Among the records that follow, find the line with "Turn this picture" and the line with "rim_inner_chamfer = 0.15". Set down those lines and all lines between them exactly, without adding anything.

Start of Extracted information

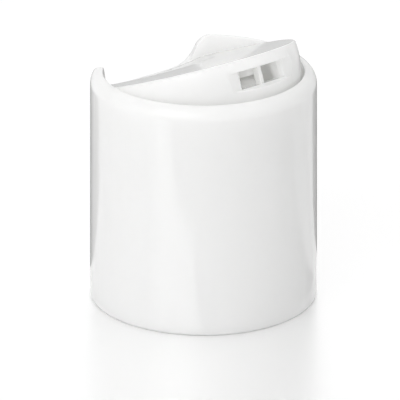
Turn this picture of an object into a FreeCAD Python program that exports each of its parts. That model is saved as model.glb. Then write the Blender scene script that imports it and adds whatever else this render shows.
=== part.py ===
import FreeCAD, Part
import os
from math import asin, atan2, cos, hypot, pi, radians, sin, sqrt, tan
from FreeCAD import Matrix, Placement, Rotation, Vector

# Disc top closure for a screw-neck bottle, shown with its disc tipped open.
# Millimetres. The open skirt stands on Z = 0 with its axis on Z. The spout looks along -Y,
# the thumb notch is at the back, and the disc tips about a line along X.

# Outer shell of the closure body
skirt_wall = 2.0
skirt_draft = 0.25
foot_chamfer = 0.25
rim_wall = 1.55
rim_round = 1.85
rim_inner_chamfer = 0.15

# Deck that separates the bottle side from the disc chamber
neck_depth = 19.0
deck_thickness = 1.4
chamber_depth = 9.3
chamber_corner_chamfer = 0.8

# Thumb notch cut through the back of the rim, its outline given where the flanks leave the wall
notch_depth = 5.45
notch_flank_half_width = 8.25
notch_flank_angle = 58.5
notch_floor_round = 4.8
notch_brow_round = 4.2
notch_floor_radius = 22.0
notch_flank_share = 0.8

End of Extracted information
Start of Extracted information

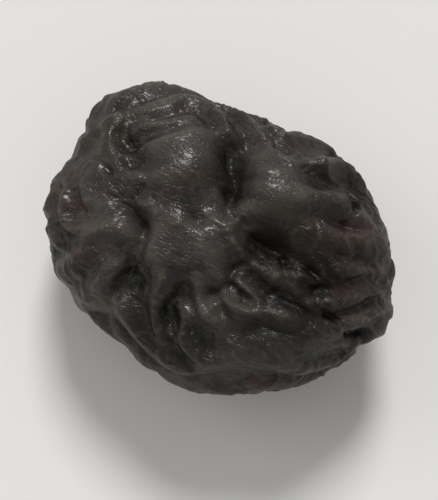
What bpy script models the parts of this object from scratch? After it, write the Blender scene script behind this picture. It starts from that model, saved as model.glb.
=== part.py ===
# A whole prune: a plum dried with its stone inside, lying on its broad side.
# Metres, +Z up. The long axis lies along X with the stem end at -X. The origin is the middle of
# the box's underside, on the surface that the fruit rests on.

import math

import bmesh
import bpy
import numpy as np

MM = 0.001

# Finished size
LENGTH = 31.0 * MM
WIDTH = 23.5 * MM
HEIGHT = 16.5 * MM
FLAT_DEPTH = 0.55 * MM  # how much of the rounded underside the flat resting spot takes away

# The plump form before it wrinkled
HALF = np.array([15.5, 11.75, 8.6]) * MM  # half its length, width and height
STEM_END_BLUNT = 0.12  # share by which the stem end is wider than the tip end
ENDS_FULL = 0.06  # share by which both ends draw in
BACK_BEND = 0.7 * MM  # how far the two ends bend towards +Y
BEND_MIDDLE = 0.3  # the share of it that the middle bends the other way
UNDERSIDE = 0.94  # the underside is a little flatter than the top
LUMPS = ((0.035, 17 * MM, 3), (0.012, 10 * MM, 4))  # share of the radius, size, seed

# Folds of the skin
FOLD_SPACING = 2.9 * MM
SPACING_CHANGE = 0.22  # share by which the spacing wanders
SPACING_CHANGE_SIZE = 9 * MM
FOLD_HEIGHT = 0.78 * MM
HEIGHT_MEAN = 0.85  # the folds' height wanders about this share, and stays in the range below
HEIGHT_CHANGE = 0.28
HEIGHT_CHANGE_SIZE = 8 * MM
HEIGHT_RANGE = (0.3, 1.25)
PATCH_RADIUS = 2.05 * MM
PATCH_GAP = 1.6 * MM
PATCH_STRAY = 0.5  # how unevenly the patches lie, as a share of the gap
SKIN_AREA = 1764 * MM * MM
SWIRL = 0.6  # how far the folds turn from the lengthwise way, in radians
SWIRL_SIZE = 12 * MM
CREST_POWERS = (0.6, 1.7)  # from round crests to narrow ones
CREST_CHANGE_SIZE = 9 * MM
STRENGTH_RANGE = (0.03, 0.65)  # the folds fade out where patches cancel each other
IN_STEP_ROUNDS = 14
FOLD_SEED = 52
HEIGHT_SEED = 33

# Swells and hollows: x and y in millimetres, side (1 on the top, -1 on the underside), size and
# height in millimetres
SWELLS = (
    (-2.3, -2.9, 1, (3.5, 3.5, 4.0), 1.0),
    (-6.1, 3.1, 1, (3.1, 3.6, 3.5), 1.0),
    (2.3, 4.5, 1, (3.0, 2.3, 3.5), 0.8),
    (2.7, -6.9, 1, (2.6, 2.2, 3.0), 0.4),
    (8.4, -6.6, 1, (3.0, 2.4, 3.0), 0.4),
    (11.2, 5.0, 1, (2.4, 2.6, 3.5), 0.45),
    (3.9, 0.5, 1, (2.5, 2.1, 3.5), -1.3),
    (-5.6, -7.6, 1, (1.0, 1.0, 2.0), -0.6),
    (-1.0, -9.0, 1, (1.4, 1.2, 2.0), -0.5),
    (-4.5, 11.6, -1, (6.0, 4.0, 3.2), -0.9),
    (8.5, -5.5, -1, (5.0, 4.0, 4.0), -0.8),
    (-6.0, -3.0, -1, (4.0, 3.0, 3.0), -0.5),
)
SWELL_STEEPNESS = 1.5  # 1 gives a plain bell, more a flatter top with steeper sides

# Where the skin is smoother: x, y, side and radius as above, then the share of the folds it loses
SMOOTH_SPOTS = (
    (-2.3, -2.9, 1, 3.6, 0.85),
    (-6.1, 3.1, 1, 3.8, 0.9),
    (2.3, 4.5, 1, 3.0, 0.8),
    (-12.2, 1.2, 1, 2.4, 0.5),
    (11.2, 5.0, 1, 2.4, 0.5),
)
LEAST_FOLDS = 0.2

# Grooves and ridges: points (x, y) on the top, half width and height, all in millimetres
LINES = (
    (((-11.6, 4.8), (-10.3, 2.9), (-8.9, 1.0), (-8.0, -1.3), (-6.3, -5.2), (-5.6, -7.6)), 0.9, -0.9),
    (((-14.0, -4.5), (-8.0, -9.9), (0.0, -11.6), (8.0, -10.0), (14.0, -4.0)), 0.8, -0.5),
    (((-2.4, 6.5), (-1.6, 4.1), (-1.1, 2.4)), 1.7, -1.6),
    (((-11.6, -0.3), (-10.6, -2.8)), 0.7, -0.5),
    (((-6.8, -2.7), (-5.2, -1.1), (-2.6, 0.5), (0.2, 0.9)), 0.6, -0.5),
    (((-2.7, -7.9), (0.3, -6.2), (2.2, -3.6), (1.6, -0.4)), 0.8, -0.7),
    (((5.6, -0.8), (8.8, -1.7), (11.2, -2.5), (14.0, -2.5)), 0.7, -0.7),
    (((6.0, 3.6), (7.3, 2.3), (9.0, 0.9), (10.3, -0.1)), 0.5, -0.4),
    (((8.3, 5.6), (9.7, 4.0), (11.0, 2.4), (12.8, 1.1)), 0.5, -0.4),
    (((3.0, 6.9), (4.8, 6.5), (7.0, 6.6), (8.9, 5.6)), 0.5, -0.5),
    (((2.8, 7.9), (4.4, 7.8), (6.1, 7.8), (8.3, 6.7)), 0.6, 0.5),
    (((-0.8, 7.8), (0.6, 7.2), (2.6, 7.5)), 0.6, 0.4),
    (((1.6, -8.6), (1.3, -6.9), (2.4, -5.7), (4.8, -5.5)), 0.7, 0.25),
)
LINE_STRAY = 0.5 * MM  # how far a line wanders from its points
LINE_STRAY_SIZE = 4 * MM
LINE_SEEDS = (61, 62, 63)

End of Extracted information

Correct answer:
Turn this picture of an object into a FreeCAD Python program that exports each of its parts. That model is saved as model.glb. Then write the Blender scene script that imports it and adds whatever else this render shows.
=== part.py ===
import FreeCAD, Part
import os
from math import asin, atan2, cos, hypot, pi, radians, sin, sqrt, tan
from FreeCAD import Matrix, Placement, Rotation, Vector

# Disc top closure for a screw-neck bottle, shown with its disc tipped open.
# Millimetres. The open skirt stands on Z = 0 with its axis on Z. The spout looks along -Y,
# the thumb notch is at the back, and the disc tips about a line along X.

# Outer shell of the closure body
skirt_wall = 2.0
skirt_draft = 0.25
foot_chamfer = 0.25
rim_wall = 1.55
rim_round = 1.85
rim_inner_chamfer = 0.15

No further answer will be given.